While the Congress party agitating against the BJP’s land Bill appears poetic justice given how the latter obstructed major UPA Bills, the larger issue is that the Congress appears to have learned no lessons from its embarrassing rout in the Lok Sabha last year. The Congress is reportedly now planning to roll out state-wide agitations to protest the amendments the NDA has made to its Land Acquisition Rehabilitation and Resettlement (LARR) Act, and hopes to cash in on popular sentiment with this. While some BJP leaders have also expressed their reservations against the government’s ordinance—the ordinance retains the compensation elements of LARR but makes it relatively easier to acquire the land for a variety of projects—and the Aam Aadmi Party has also run a campaign against it, it is not clear if this will help the Congress win back its constituency. In the last Lok Sabha election, as well as in various assembly elections after that, people have comprehensively voted against the Congress party and its policies. It is not as though people don’t like entitlement, the problem was two-fold: a) the promised subsidies were not being delivered and b) with no economic growth, jobs were in short supply. While voters were not sure of how Modi was going to fix this, at an intuitive level, they were opting for growth as a cure to their ills. Since getting jobs back requires industry and large infrastructure projects to be set up, and that requires land, amending LARR is critical. To that extent, anything that interferes with this process will thwart the larger mandate voters gave the BJP last May.
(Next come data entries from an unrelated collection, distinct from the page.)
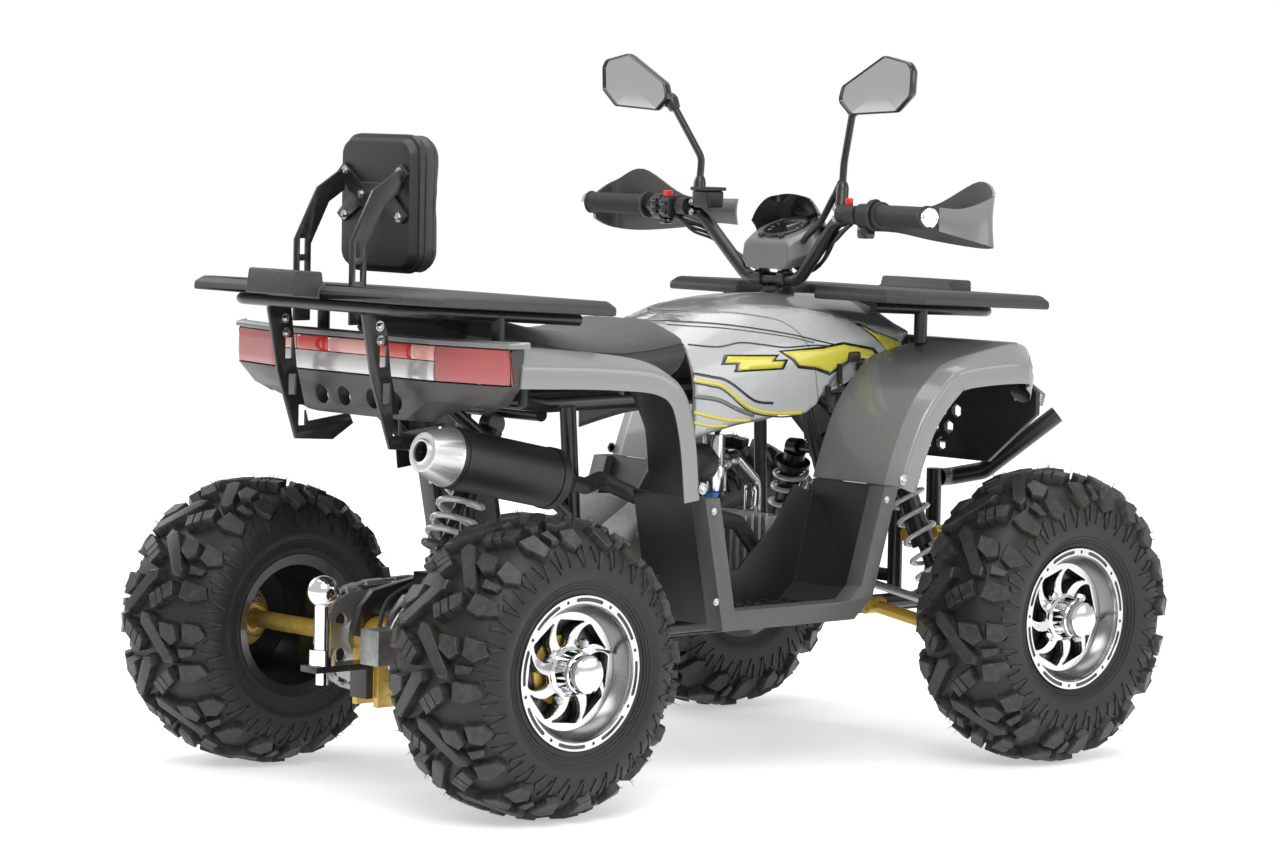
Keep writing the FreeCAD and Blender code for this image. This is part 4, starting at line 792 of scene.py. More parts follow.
def spoke_window(index):
    """Curved window between two spokes, as (u, v) points round the hub."""
    middle = 2 * math.pi * index / SPOKES
    edges = []
    for side in (-1, 1):
        edge = []
        for s in range(7):
            t = s / 6
            r = 39.0 + 41.0 * t
            spread = (0.15 + 0.185 * t ** 0.8) * side
            swirl = 0.36 * t * t
            a = middle + spread + swirl
            edge.append((r * math.cos(a), r * math.sin(a)))
        edges.append(edge)
    return round_corners(edges[0] + edges[1][::-1], 7.0, 4)


# Profile of the hub cap: distance from its foot, radius and depth of the flutes
CAP_PROFILE = (
    (0, 37, 0.0), (5, 37.4, 0.0), (8, 33.5, 1.6), (14, 33.0, 2.4), (24, 32.2, 2.4), (28, 31.5, 1.2),
    (29, 31.2, 0.0),
    (32, 30.5, 0.0), (34, 28.8, 0.0), (44, 28.4, 0.0), (47, 27.6, 0.0), (50, 24.0, 0.0), (52.5, 14.0, 0.0),
    (53.2, 0.5, 0.0),
)
WHEEL_AXIS = (0, 1, 0)
CENTRE = (0, 0, 0)


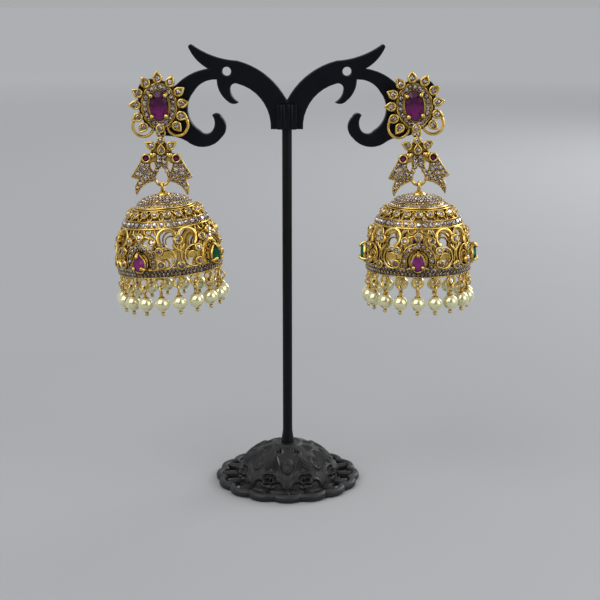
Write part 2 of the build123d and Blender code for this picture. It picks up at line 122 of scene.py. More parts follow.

To be sure, parties like the Congress and AAP will derive some advantage by agitating against the NDA’s amendments to LARR—till economic growth picks up and creates jobs and prosperity, farmers will be susceptible to those arguing for easier land acquisition. What the BJP needs to do is to resist the pressure to cave in, and keep its eyes on the big picture, to get economic growth going again. In any case, with the next state election months away, this is a window of opportunity for the BJP to push through necessary reforms—moving people from ration shops to direct cash transfers will have short-term pain, for instance, but is beneficial in the medium- to long-term. And, given the BJP has an absolute majority in both houses of Parliament together, the joint sitting route is the one to use to pass pending legislation like the ones on hiking FDI levels in insurance as well as to amend LARR.